■ 3D code data:
◇ ◇ ◇ ◇
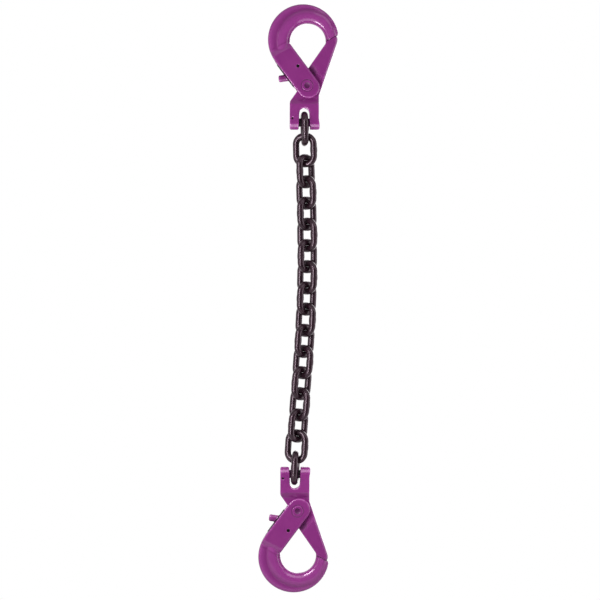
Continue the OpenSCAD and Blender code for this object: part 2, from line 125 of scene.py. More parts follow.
def lie_of(points, first, last):
    """Centre and three axes of a link: along runs from one bearing to the next, thin is the direction at right
    angles to it in which the jaws close most, and wide is square to both, pointing to the limb with the weld."""
    along = (first - last) / np.linalg.norm(first - last)
    side = np.cross(along, [0.0, 1.0, 0.0])
    side /= np.linalg.norm(side)
    up = np.cross(along, side)
    angles = np.radians(np.arange(0, 180, 0.25))
    ways = np.cos(angles)[:, None] * side + np.sin(angles)[:, None] * up
    spread = np.ptp(points @ ways.T, axis=0)
    thin = ways[spread.argmin()]
    wide = np.cross(thin, along)
    low, high, _ = jaws(points, wide)
    centre = along * jaws(points, along)[2] + thin * jaws(points, thin)[2]
    weld_at = centre + wide * (low + high) / 2
    near = np.abs((points - weld_at) @ along) < WELD_REACH
    reach = (points[near] - weld_at) @ wide
    if -reach.min() > reach.max():
        wide, thin = -wide, -thin
    low, high, _ = jaws(points[~near], wide)
    return centre + wide * (low + high) / 2, wide, thin, along


bearings = [ANCHORS["link_%02d" % k] for k in range(1, len(LINKS) + 1)] + [ANCHORS["lower_clevis"]]
lies = [lie_of(node_points(n), bearings[k], bearings[k + 1]) for k, n in enumerate(LINKS)]
first = node_points(LINKS[0]) - lies[0][0]
spans = [round(float(np.ptp(first @ axis)) / mm, 2) for axis in lies[0][1:]]
print("links", len(LINKS), "first link, mm, wide thin long:", spans)

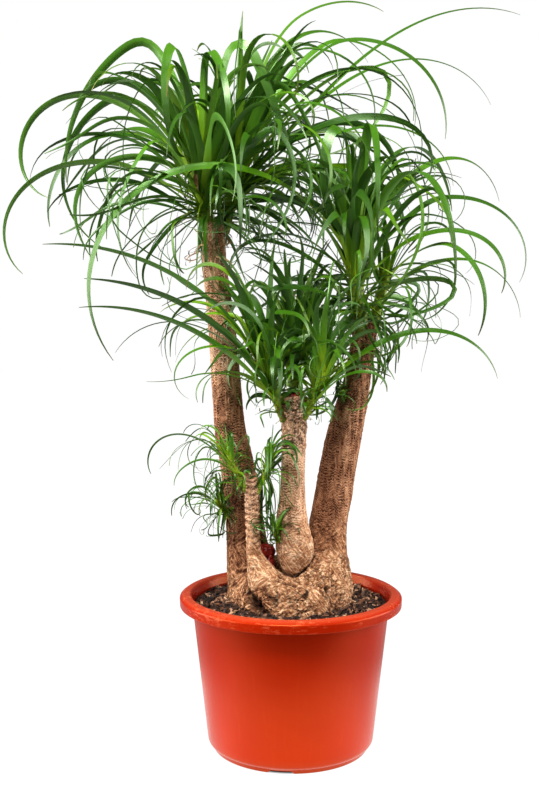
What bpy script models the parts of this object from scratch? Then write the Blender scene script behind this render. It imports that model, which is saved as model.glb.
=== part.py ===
"""A young branched ponytail palm growing in a terracotta-coloured plastic pot.

Metres, +Z up, standing on Z = 0. The front of the plant faces -Y. Every piece is laid out
about the pot's own axis and hangs from one empty on that axis. The leaves reach further to
the left than to the right, so that axis stands a little right of the middle of the whole.
"""
import math

import bmesh
import bpy
import numpy as np
from mathutils import Vector

# ---------------------------------------------------------------- driving dimensions
GAP = 0.0003                # clearance kept between touching pieces
POT_AXIS = (0.027, -0.005, 0.0)

POT_HEIGHT = 0.224
RIM_RADIUS = 0.160          # outer edge of the rolled rim
RIM_BAND = 0.0165           # height of the rim's outer band
RIM_INNER_RADIUS = 0.142    # mouth of the pot
BODY_TOP_RADIUS = 0.1413    # outer wall just under the rim
BODY_FOOT_RADIUS = 0.1195   # outer wall where it turns in to the floor
BOTTOM_ROUND = 0.012
WALL = 0.0026
FOOT_RADIUS = 0.112         # outer edge of the foot ring
FOOT_WIDTH = 0.006
FOOT_HEIGHT = 0.005
FLOOR_TOP = 0.009
POT_STEPS = 40
DRAIN_HOLES = 6
DRAIN_HOLE_RADIUS = 0.006
DRAIN_CIRCLE = 0.080
NOTCHES = 4
NOTCH_WIDTH = 0.034
NOTCH_HEIGHT = 0.0035
NOTCH_TURN = math.radians(-98)

SOIL_EDGE = 0.208           # height of the soil at the wall
SOIL_MIDDLE = 0.214         # height of the soil under the plant

TRUNK_SIDES = 12
SHOOT_SIDES = 16
LEAFLESS_SHARE = 0.35       # lower share of a shoot's stem that bears no leaf
LEAF_SEGMENTS = 12
LEAF_THICKNESS = 0.0012
LEAF_TIP_WIDTH = 0.0012

# Fused bulbs of the swollen base: centre and half sizes.
BULBS = [
    ((0.036, -0.004, 0.222), (0.056, 0.070, 0.058)),
    ((0.056, 0.006, 0.240), (0.036, 0.046, 0.070)),
    ((0.004, -0.052, 0.214), (0.050, 0.046, 0.042)),
    ((-0.052, 0.006, 0.214), (0.038, 0.050, 0.046)),
    ((-0.034, -0.042, 0.218), (0.038, 0.044, 0.044)),
    ((-0.006, 0.034, 0.218), (0.064, 0.056, 0.052)),
]

# Woody stems from the bottom up: stations of x, y, z, radius.
STEMS = {
    "trunk_left": [(-0.058, 0.016, 0.205, 0.026), (-0.059, 0.018, 0.228, 0.034),
                   (-0.066, 0.020, 0.318, 0.028), (-0.078, 0.020, 0.410, 0.0245),
                   (-0.088, 0.020, 0.460, 0.0225), (-0.098, 0.020, 0.595, 0.0195),
                   (-0.110, 0.020, 0.700, 0.0170), (-0.113, 0.020, 0.749, 0.0175)],
    "trunk_right": [(0.058, 0.004, 0.222, 0.026), (0.058, 0.008, 0.265, 0.032),
                    (0.056, 0.014, 0.312, 0.0305), (0.066, 0.018, 0.372, 0.0285),
                    (0.081, 0.020, 0.458, 0.0255), (0.094, 0.020, 0.520, 0.0205),
                    (0.103, 0.020, 0.572, 0.0185), (0.109, 0.020, 0.606, 0.0170)],
    "stub_middle": [(0.000, -0.036, 0.257, 0.008), (0.003, -0.036, 0.266, 0.0215),
                    (0.005, -0.034, 0.290, 0.0275), (0.001, -0.032, 0.330, 0.0235),
                    (0.002, -0.030, 0.380, 0.0180), (0.004, -0.030, 0.460, 0.0168),
                    (0.002, -0.030, 0.504, 0.0178)],
    "stub_front": [(-0.034, -0.052, 0.228, 0.018), (-0.038, -0.050, 0.252, 0.0235),
                   (-0.048, -0.047, 0.280, 0.0165), (-0.053, -0.045, 0.304, 0.0120),
                   (-0.056, -0.045, 0.395, 0.0105)],
    "stub_back": [(-0.026, -0.014, 0.236, 0.0085), (-0.031, -0.014, 0.258, 0.0095),
                  (-0.036, -0.014, 0.276, 0.0095)],
}
STEM_RINGS = {"trunk_left": 15, "trunk_right": 13, "stub_middle": 13, "stub_front": 10,
              "stub_back": 4}

# Leafy shoots: the stem each breaks from, foot, tip, foot radius, tip radius.
SHOOTS = {
    "crown_left": ("trunk_left", (-0.118, 0.016, 0.742), (-0.126, 0.005, 0.825), 0.0105, 0.0080),
    "crown_top": ("trunk_left", (-0.098, 0.034, 0.742), (-0.070, 0.038, 0.850), 0.0095, 0.0080),
    "crown_right": ("trunk_right", (0.102, 0.014, 0.596), (0.084, 0.002, 0.730), 0.0105, 0.0085),
    "crown_side": ("trunk_right", (0.116, 0.030, 0.596), (0.140, 0.034, 0.690), 0.0080, 0.0060),
    "shoot_left": ("stub_middle", (-0.010, -0.036, 0.476), (-0.040, -0.046, 0.556), 0.0070, 0.0055),
    "shoot_right": ("stub_middle", (0.016, -0.036, 0.478), (0.046, -0.042, 0.544), 0.0070, 0.0055),
    "shoot_back": ("stub_middle", (0.005, -0.015, 0.480), (0.008, 0.012, 0.572), 0.0070, 0.0055),
    "sprout_left": ("stub_front", (-0.062, -0.047, 0.379), (-0.087, -0.052, 0.425), 0.0045, 0.0035),
    "sprout_right": ("stub_front", (-0.049, -0.045, 0.376), (-0.031, -0.042, 0.416), 0.0045, 0.0035),
    "tuft_trunk": ("trunk_left", (-0.088, 0.006, 0.333), (-0.105, -0.010, 0.356), 0.0038, 0.0030),
    "tuft_cleft": ("stub_middle", (-0.016, -0.038, 0.300), (-0.024, -0.052, 0.326), 0.0038, 0.0030),
}

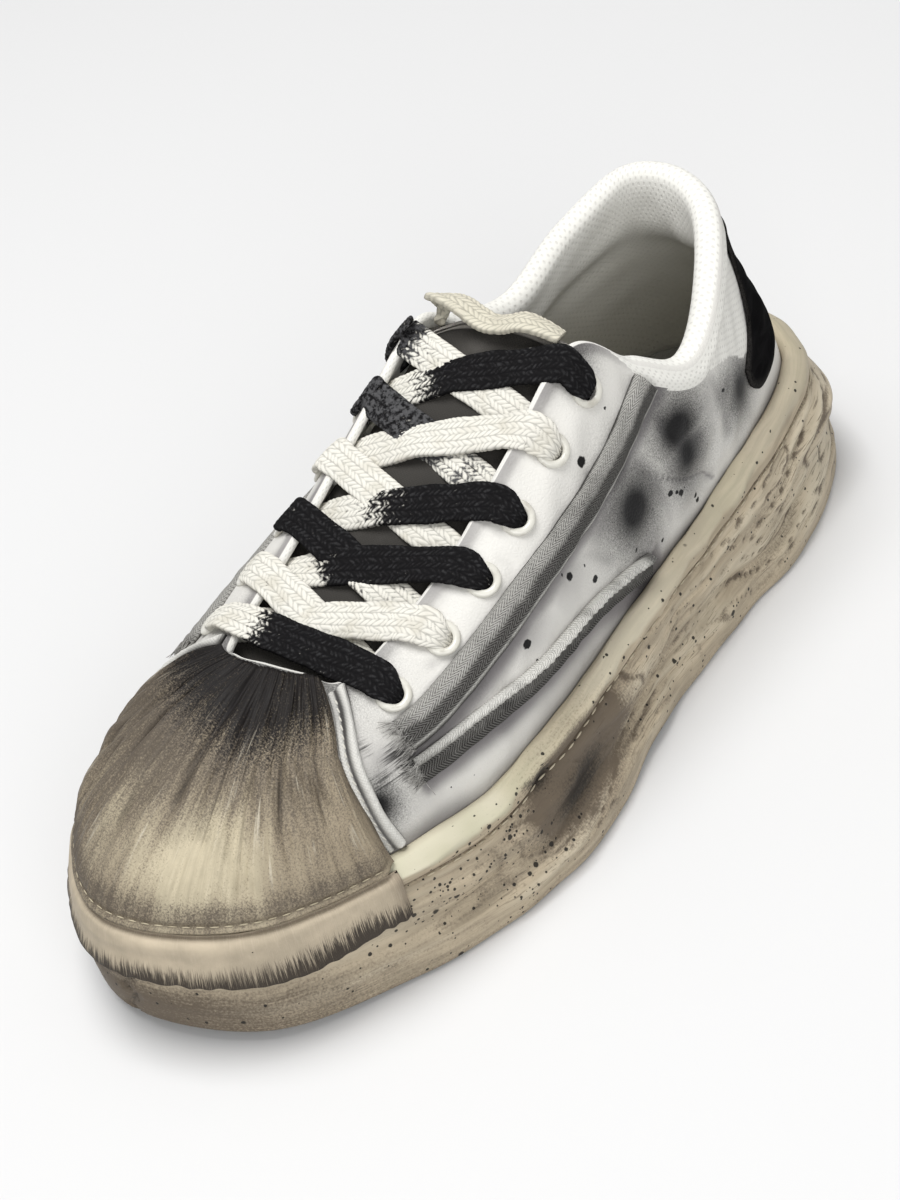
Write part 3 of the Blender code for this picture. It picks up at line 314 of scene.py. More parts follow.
    def face(self, u: np.ndarray, v: np.ndarray) -> np.ndarray:
        """Outer face of the upper at u round the foot and v up the section.

        Args:
            u: Places round the foot.
            v: Places up the section.

        Returns:
            A point for each place.
        """
        u, v = np.broadcast_arrays(np.asarray(u, float), np.asarray(v, float))
        foot, top, n = self.foot(u), self.top(u), self.out(u)
        low = foot + self.last("up", u)[..., None] * UP + self.last("out", u)[..., None] * n
        high = top - self.last("drop", u)[..., None] * UP + self.last("over", u)[..., None] * n
        t = v[..., None]
        return foot * (1 - t) ** 3 + 3 * low * t * (1 - t) ** 2 + 3 * high * t * t * (1 - t) + top * t**3

    def normal(self, u: np.ndarray, v: np.ndarray) -> np.ndarray:
        """Unit normal of the upper's outer face, pointing out.

        Args:
            u: Places round the foot.
            v: Places up the section.

        Returns:
            A vector for each place.
        """
        e = 2e-3
        du = self.face(u + e, v) - self.face(u - e, v)
        dv = self.face(u, v + e) - self.face(u, v - e)
        return unit(np.cross(dv, du))

    def mirrored(self, u: np.ndarray | float) -> np.ndarray:
        """The place on the medial side that faces u."""
        return np.interp(u, self.lateral_u, self.medial_u)

    def side(self, u: np.ndarray, side: Side) -> np.ndarray:
        """u itself on the lateral side, and its mirror place on the medial side."""
        return np.asarray(u, float) if side is Side.LATERAL else self.mirrored(u)

    def v_at_height(self, u: np.ndarray, z: np.ndarray) -> np.ndarray:
        """v at which the upper's section at u reaches the height z.

        Args:
            u: Places round the foot.
            z: The height at each place.

        Returns:
            v at each place.
        """
        v = np.linspace(0, 0.7, 141)
        heights = self.face(np.asarray(u)[:, None], v[None, :])[..., 2]
        wanted = np.broadcast_to(z, np.shape(u))
        return np.array([np.interp(target, row, v) for target, row in zip(wanted, heights)])

    def below_top(self, u: float, distance: float) -> float:
        """v at a distance down the section from the top line at u."""
        v = np.linspace(1, 0.3, 141)
        return float(np.interp(distance, lengths(self.face(np.full_like(v, u), v)), v))

    def rim_v(self, u: np.ndarray) -> np.ndarray:
        """v at which the cup's rim meets the upper."""
        return self.v_at_height(u, self.sole("rim_z", u) - 0.8 * MM)

    def padding(self, u: np.ndarray) -> np.ndarray:
        """1 along the padded collar, 0 along the throat."""
        from_heel = np.minimum(np.mod(u, 1.0), 1 - np.mod(u, 1.0))
        return 1 - smooth((from_heel - 0.232) / 0.05)

    def wall_at(self, u: np.ndarray, v: np.ndarray) -> np.ndarray:
        """Thickness of the upper."""
        return self.wall + self.collar_pad * self.padding(u) * smooth((v - 0.60) / 0.25)


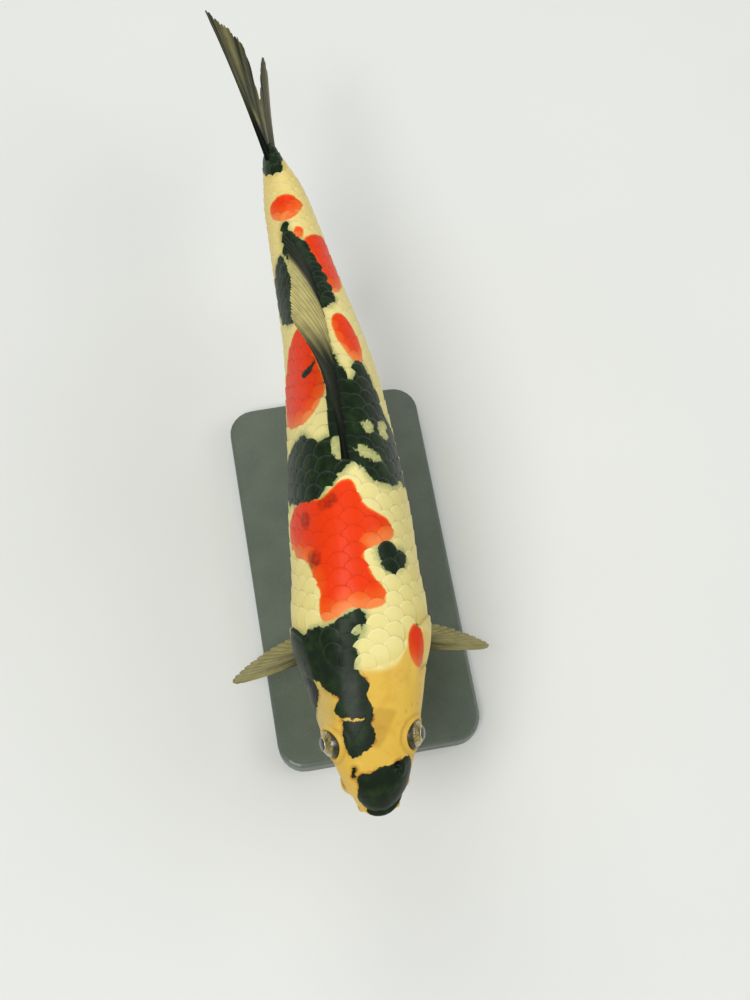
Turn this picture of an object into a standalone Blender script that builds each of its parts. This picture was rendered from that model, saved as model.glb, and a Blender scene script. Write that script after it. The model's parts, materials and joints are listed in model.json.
◇ ◇ ◇ ◇
From the records above, retype only the lines starting at the line that contains "What bpy script" and ending at the line that contains "terracotta-coloured plastic pot.", both included.

What bpy script models the parts of this object from scratch? Then write the Blender scene script behind this render. It imports that model, which is saved as model.glb.
=== part.py ===
"""A young branched ponytail palm growing in a terracotta-coloured plastic pot.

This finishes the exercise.